___ RECORDS SHOWN ___

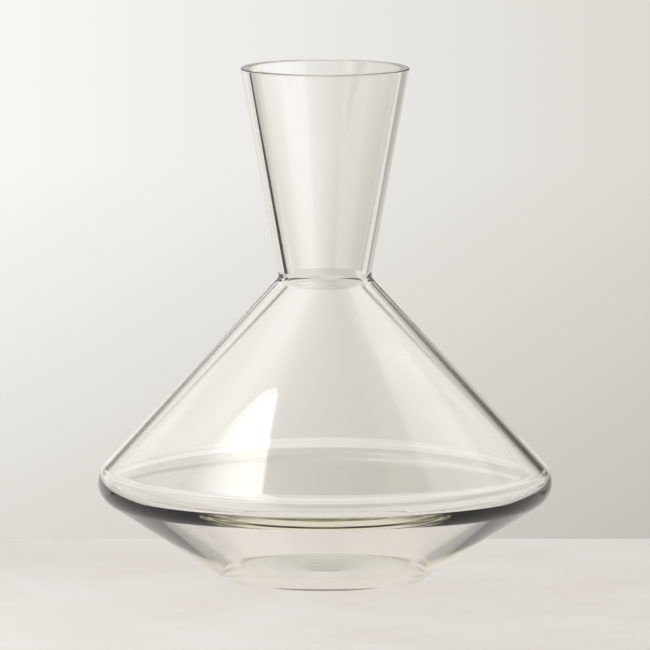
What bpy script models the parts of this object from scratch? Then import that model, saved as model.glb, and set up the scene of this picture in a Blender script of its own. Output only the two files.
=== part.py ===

___
___ RECORDS SHOWN ___

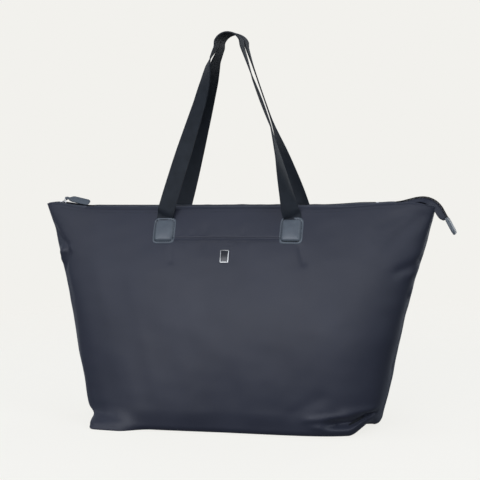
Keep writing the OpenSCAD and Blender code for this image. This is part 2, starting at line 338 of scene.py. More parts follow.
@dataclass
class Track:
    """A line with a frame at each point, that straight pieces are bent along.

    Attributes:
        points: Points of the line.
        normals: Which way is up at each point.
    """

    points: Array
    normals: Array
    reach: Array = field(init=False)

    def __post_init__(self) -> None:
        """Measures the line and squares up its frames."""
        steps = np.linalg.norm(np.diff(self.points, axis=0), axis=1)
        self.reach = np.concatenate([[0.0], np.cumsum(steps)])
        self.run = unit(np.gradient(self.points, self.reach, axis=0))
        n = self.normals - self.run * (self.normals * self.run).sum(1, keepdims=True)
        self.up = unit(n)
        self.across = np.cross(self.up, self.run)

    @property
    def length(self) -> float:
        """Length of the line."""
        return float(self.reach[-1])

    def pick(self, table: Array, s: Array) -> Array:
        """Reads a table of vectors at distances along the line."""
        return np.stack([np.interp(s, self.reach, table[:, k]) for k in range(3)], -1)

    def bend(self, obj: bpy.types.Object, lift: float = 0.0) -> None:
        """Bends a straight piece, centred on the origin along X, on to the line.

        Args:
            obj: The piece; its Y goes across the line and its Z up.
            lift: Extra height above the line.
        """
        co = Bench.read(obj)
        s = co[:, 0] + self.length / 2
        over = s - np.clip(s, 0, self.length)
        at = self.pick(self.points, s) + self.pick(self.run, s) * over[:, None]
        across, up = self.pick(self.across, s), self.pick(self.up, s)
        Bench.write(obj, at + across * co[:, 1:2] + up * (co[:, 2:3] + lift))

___
___ RECORDS SHOWN ___

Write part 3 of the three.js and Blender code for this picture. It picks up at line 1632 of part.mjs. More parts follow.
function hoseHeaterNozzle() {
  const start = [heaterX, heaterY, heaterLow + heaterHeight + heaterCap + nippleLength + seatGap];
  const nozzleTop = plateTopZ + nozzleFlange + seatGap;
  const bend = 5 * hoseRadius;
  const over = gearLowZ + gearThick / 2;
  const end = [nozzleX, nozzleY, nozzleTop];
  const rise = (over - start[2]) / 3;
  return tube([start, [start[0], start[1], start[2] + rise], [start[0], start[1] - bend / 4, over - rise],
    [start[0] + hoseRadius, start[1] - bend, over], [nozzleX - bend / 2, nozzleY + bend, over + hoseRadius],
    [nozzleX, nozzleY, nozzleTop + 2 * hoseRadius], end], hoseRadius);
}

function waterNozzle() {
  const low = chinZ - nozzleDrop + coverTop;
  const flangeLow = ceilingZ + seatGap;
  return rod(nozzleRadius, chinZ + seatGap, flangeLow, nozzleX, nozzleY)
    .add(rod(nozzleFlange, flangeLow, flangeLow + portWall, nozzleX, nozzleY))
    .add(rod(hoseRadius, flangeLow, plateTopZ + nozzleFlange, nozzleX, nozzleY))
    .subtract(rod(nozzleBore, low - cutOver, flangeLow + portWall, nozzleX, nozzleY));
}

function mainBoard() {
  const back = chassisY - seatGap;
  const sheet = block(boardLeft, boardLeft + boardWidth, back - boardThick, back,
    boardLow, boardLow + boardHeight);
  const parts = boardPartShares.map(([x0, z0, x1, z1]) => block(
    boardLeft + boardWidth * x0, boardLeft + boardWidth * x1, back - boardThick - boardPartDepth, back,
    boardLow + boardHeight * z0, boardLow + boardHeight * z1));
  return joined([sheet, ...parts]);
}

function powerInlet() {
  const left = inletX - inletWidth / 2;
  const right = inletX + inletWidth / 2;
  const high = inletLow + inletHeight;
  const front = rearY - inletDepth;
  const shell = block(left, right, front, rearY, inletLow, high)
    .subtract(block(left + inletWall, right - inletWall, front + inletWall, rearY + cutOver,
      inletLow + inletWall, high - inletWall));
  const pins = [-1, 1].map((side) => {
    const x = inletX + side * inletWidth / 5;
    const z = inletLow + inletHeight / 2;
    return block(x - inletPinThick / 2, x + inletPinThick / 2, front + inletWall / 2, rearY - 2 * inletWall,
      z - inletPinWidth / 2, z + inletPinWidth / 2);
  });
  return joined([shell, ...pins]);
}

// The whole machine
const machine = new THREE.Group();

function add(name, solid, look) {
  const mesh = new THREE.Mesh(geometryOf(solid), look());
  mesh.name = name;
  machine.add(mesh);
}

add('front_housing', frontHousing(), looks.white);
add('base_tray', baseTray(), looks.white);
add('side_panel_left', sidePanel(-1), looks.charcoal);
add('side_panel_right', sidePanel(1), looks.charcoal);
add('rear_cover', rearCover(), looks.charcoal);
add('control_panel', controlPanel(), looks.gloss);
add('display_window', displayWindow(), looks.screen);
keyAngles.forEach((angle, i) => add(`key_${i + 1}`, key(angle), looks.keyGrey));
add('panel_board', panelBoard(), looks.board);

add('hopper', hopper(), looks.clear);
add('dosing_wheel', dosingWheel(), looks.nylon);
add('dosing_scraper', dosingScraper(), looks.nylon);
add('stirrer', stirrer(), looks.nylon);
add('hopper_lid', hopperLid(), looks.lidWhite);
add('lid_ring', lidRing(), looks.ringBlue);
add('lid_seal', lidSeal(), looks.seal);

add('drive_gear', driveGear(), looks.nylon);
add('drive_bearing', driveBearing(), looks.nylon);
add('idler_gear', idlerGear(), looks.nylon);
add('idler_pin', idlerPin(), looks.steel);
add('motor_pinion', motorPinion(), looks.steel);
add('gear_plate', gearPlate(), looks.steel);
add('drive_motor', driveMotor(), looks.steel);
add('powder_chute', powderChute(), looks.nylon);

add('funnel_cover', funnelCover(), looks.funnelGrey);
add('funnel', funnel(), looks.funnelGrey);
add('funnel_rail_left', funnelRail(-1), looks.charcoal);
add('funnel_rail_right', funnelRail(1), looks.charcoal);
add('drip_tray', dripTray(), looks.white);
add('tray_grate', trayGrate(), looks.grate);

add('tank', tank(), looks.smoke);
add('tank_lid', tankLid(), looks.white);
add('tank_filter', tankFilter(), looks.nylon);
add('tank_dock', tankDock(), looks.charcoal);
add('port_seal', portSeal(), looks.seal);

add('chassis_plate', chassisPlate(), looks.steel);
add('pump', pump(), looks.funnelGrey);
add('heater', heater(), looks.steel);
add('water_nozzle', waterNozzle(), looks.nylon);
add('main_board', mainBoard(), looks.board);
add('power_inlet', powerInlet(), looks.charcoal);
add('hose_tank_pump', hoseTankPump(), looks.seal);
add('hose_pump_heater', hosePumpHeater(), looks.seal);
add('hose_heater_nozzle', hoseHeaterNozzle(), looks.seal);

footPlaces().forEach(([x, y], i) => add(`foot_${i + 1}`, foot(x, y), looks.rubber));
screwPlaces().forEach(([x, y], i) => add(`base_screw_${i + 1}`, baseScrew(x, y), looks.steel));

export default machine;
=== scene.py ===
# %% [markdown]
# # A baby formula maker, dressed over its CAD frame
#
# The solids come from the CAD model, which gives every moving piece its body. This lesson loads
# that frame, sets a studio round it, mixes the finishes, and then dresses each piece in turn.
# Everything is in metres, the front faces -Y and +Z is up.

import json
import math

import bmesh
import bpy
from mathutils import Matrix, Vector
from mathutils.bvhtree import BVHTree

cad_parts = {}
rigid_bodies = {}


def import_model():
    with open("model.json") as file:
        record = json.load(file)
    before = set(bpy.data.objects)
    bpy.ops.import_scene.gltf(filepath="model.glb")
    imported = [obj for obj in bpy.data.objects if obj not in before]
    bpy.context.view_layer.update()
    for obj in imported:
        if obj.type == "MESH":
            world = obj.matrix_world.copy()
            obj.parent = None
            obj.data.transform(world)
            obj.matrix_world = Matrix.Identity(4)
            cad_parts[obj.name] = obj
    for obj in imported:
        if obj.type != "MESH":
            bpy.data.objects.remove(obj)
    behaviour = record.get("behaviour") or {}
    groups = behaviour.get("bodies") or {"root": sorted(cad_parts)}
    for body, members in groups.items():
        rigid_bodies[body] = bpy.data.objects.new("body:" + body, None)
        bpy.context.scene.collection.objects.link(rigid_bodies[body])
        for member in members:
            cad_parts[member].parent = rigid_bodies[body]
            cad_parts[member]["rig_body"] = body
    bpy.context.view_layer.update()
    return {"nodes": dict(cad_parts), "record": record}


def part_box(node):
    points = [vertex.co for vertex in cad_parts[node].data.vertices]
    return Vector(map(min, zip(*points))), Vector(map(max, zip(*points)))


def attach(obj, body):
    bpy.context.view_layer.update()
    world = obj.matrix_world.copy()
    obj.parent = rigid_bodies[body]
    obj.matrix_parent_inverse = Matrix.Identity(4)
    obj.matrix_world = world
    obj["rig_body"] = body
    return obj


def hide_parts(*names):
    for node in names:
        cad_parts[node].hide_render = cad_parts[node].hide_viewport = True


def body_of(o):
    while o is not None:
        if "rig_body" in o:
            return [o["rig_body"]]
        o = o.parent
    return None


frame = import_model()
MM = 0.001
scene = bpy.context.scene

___

EXERCISE>
Each line from the line containing "footPlaces().forEach(([x, y], i)" through the line containing "obj.parent = None" is to be transcribed exactly, and no other line.

EXERCISE RESPONSE>
footPlaces().forEach(([x, y], i) => add(`foot_${i + 1}`, foot(x, y), looks.rubber));
screwPlaces().forEach(([x, y], i) => add(`base_screw_${i + 1}`, baseScrew(x, y), looks.steel));

export default machine;
=== scene.py ===
# %% [markdown]
# # A baby formula maker, dressed over its CAD frame
#
# The solids come from the CAD model, which gives every moving piece its body. This lesson loads
# that frame, sets a studio round it, mixes the finishes, and then dresses each piece in turn.
# Everything is in metres, the front faces -Y and +Z is up.

import json
import math

import bmesh
import bpy
from mathutils import Matrix, Vector
from mathutils.bvhtree import BVHTree

cad_parts = {}
rigid_bodies = {}


def import_model():
    with open("model.json") as file:
        record = json.load(file)
    before = set(bpy.data.objects)
    bpy.ops.import_scene.gltf(filepath="model.glb")
    imported = [obj for obj in bpy.data.objects if obj not in before]
    bpy.context.view_layer.update()
    for obj in imported:
        if obj.type == "MESH":
            world = obj.matrix_world.copy()
            obj.parent = None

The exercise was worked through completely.